I tried to use using Green's formula to prove $\triangle u=0$. But it turned out to be wrong because $u=0$ doesn't imply $\triangle u=0$ on the boundary.
I am a novice in graduate pde, so I didn't learn hilbert spaces yet. I am wondering is there a proof using only harmonic functions?

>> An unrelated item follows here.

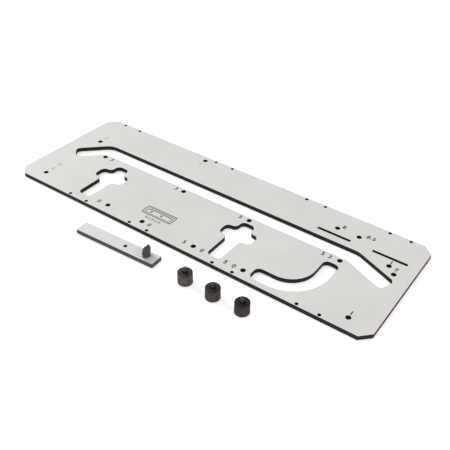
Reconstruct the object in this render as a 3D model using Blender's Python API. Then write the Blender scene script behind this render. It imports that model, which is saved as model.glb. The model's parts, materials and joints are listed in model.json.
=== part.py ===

The second Green's identity says that $$\int_\Omega f_1\Delta f_2-\int_\Omega f_2\Delta f_1=\int_{\partial\Omega}f_1\frac{\partial f_2}{\partial\nu}-\int_{\partial\Omega}f_2\frac{\partial f_1}{\partial\nu}.$$ Putting $f_1=u$ and $f_2=\Delta u$, we have $$\int_\Omega u\Delta (\Delta u)-\int_\Omega (\Delta u)^2=\int_{\partial\Omega}u\frac{\partial (\Delta u)}{\partial\nu}-\int_{\partial\Omega}\Delta u\frac{\partial u}{\partial\nu}.$$ By assumption that $u=\frac{\partial u}{\partial\nu}=0$ on $\partial\Omega$, the right hand side is zero, and the left hand side is equal to $-\int_\Omega (\Delta u)^2$ since $\Delta (\Delta u)=0$ in $\Omega$ by assumption. This implies that $\Delta u=0$ in $\Omega$.
Now $\Delta u=0$ in $\Omega$ and $u=0$ on $\partial\Omega$, we can conclude that $u=0$ in $\Omega$ using first Green's identity. I think you can do it from here.